A  Pastoral  Afro busca recuperar  as  raízes  do  povo  afro-brasileiro, valorizar sua cultura  e resgatar sua  dignidade. Procura estimular a comunhão  cultural, combatendo o racismo  contra qualquer  povo  ou  etnia. Padre  Renato  Scano , um dos párocos  habituais  nas  celebrações afros, um legítimo representante dessa mistura étnica existente no Bexiga – é filho de  pai  italiano  e  mãe  negra  e  tem  a sua  história  ligada  ao  bairro, - foi coroinha na  paróquia  em  1938.

Durante  a  história  do  negro  no  Brasil , a  religião  constitui-se  o traço mais forte de preservação dos seus valores. Assim, ao se organizarem, os integrantes  da  Pastoral foram buscar  no candomblé , na umbanda e no catolicismo popular os elementos culturais para suas cerimônias.
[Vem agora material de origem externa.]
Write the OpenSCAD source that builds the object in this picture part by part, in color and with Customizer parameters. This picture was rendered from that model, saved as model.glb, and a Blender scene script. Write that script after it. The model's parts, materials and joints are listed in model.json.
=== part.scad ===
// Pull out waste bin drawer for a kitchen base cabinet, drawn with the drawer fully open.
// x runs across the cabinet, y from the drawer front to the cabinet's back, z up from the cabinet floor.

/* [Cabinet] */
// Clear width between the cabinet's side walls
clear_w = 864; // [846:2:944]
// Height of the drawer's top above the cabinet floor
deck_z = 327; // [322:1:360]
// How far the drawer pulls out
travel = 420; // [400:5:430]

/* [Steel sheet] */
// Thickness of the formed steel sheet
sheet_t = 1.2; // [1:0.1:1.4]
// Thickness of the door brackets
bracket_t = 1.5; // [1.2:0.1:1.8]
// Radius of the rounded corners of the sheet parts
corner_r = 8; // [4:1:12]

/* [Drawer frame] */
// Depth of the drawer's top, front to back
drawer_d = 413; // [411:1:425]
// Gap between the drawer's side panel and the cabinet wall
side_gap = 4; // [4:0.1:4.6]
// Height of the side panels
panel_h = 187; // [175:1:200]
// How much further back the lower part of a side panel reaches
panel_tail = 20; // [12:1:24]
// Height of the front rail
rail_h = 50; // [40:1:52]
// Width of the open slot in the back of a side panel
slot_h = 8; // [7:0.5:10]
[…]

Essas celebrações diferem das católicas  tradicionais  pela  liturgia, que envolve  canto  e  dança  ao  som  dos  atabaques  e  outros  elementos  da  cultura  negra, tais como indumentária, a decoração, o ofertório à base  de comida, os recipientes de barro, a água de cheiro, a reverência à memória dos ancestrais e as congadas .

Algumas de suas características mais marcantes são a descontração e a energia –  o negro  manifesta a sua fé com festa e uma alegria contagiante.  “O  negro  reza  dançando  e  dança  rezando, porque  não celebra sempre somente com a cabeça, mas com todo o corpo. Quando os atabaques tocam, o corpo mexe e quer louvar a Deus" , disse Padre Toninho em uma palestra na Pontifícia  Universidade  Católica  (PUC /SP) , em São Paulo , citada no livro  Axé , Madona  Achiropita  - Presença  da  cultura  afro-brasileira  nas  celebrações  da  igreja  Nossa  Senhora  Achiiropita ( Edições  Pulsar /Sp/2001 ) , da jornalista e socióloga  Rosângela Borges .

No livro, Padre Toninho afirmou que " a estrutura  da  pastoral  e a do  candomblé é  muito  semelhante . Há uma convivência , uma coisa  comunitária , bem próprio do candomblé . A maneira de estar e de ser das pessoas , o vínculo que se estabelece , essa coisa  de  família são muito íntimas no candomblé."